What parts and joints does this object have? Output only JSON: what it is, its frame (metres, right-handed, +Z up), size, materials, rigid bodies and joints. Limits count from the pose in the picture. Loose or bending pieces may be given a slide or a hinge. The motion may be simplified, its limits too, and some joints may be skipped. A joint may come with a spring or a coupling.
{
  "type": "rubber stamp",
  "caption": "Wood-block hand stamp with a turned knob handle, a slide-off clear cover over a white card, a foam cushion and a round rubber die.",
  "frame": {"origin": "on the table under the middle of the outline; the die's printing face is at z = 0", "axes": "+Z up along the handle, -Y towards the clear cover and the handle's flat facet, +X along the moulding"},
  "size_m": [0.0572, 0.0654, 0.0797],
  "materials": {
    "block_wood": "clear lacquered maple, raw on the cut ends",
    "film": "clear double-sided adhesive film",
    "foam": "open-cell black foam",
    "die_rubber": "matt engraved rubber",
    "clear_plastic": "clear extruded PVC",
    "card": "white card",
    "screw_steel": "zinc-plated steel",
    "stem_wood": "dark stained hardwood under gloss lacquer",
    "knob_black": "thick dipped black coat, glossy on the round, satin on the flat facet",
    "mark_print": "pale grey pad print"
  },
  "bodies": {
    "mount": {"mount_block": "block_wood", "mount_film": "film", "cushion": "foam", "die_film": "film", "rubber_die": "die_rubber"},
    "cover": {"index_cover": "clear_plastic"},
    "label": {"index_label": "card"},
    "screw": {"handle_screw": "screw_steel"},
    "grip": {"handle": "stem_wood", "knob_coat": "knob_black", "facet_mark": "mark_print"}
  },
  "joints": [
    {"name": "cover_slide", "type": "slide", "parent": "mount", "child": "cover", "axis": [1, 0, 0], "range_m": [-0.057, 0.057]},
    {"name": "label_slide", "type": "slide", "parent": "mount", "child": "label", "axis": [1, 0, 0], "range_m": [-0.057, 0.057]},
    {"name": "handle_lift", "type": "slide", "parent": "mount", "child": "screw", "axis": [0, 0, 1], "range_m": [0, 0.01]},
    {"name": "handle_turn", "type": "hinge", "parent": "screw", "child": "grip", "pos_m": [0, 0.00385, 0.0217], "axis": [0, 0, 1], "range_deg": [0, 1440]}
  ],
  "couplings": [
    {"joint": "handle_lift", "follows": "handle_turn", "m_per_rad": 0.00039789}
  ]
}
━━━━━━━━━━━━━━━━
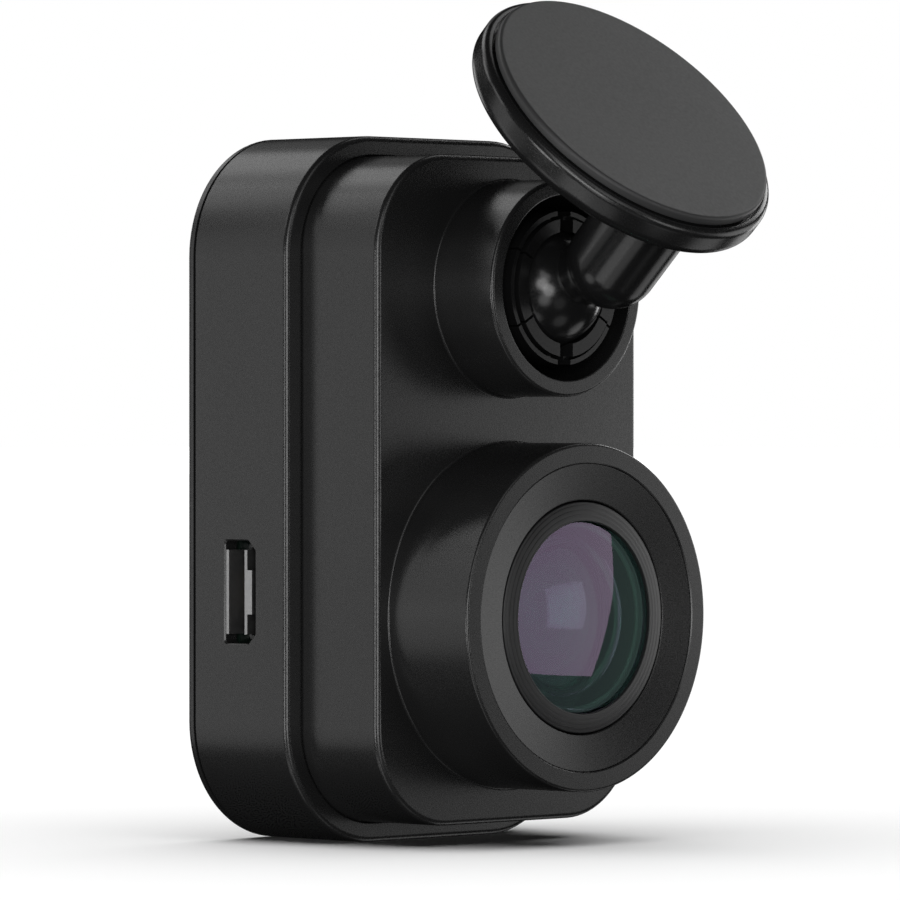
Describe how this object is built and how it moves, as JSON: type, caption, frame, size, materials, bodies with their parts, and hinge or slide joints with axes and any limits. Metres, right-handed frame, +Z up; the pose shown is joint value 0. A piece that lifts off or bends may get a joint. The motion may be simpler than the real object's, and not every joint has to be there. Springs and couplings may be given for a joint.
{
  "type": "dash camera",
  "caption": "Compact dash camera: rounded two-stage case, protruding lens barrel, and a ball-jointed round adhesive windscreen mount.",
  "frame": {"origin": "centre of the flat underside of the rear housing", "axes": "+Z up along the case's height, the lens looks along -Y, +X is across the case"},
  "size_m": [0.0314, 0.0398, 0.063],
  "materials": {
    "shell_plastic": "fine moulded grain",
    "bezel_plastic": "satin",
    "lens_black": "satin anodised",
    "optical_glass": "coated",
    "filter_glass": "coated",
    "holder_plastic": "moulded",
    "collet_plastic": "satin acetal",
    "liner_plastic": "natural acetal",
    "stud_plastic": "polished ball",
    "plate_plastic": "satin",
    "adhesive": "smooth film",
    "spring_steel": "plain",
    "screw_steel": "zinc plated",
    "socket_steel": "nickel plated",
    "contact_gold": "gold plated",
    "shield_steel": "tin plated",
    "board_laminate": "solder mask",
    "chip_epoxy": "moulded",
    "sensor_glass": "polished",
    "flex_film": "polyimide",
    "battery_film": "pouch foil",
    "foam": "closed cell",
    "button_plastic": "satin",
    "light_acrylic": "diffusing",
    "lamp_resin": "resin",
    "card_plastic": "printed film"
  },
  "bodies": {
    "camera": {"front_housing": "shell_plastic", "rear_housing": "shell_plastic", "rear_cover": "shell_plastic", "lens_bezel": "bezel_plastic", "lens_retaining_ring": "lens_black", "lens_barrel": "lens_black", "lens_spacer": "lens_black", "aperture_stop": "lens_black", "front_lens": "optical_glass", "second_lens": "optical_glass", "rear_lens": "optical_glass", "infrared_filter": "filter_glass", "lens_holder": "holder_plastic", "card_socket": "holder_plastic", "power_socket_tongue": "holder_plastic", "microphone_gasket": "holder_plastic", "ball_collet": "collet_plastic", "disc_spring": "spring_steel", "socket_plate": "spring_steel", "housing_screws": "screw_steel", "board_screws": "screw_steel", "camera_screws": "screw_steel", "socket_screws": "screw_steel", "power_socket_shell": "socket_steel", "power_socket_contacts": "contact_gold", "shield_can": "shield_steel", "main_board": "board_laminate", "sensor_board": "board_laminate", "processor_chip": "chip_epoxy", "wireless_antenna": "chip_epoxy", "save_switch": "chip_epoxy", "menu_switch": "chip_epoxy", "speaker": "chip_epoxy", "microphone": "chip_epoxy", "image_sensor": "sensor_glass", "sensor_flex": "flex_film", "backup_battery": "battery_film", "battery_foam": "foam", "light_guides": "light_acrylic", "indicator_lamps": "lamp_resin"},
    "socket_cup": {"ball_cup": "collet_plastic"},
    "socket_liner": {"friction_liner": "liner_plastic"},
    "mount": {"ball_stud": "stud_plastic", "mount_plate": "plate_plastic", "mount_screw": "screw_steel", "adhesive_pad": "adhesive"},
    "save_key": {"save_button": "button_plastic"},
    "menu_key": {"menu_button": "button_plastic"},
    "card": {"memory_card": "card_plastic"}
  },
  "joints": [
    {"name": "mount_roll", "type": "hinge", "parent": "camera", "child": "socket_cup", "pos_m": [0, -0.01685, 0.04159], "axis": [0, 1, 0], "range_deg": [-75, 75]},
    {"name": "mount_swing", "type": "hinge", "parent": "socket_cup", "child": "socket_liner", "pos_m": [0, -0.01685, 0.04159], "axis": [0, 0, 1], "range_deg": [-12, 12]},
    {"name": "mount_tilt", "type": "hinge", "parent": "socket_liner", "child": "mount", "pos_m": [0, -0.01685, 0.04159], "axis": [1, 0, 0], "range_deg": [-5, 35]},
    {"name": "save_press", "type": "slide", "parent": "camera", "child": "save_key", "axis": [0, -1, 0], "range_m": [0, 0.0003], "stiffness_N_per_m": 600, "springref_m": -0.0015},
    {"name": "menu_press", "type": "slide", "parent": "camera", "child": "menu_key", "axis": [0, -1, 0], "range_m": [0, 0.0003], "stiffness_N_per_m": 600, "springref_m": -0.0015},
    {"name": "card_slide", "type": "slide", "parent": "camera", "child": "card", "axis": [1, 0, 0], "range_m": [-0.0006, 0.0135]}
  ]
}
━━━━━━━━━━━━━━━━
- **Work required**:
In the listing above, find each line with the word "parts" and copy it.

- **Completed exercise**:
What parts and joints does this object have? Output only JSON: what it is, its frame (metres, right-handed, +Z up), size, materials, rigid bodies and joints. Limits count from the pose in the picture. Loose or bending pieces may be given a slide or a hinge. The motion may be simplified, its limits too, and some joints may be skipped. A joint may come with a spring or a coupling.
Describe how this object is built and how it moves, as JSON: type, caption, frame, size, materials, bodies with their parts, and hinge or slide joints with axes and any limits. Metres, right-handed frame, +Z up; the pose shown is joint value 0. A piece that lifts off or bends may get a joint. The motion may be simpler than the real object's, and not every joint has to be there. Springs and couplings may be given for a joint.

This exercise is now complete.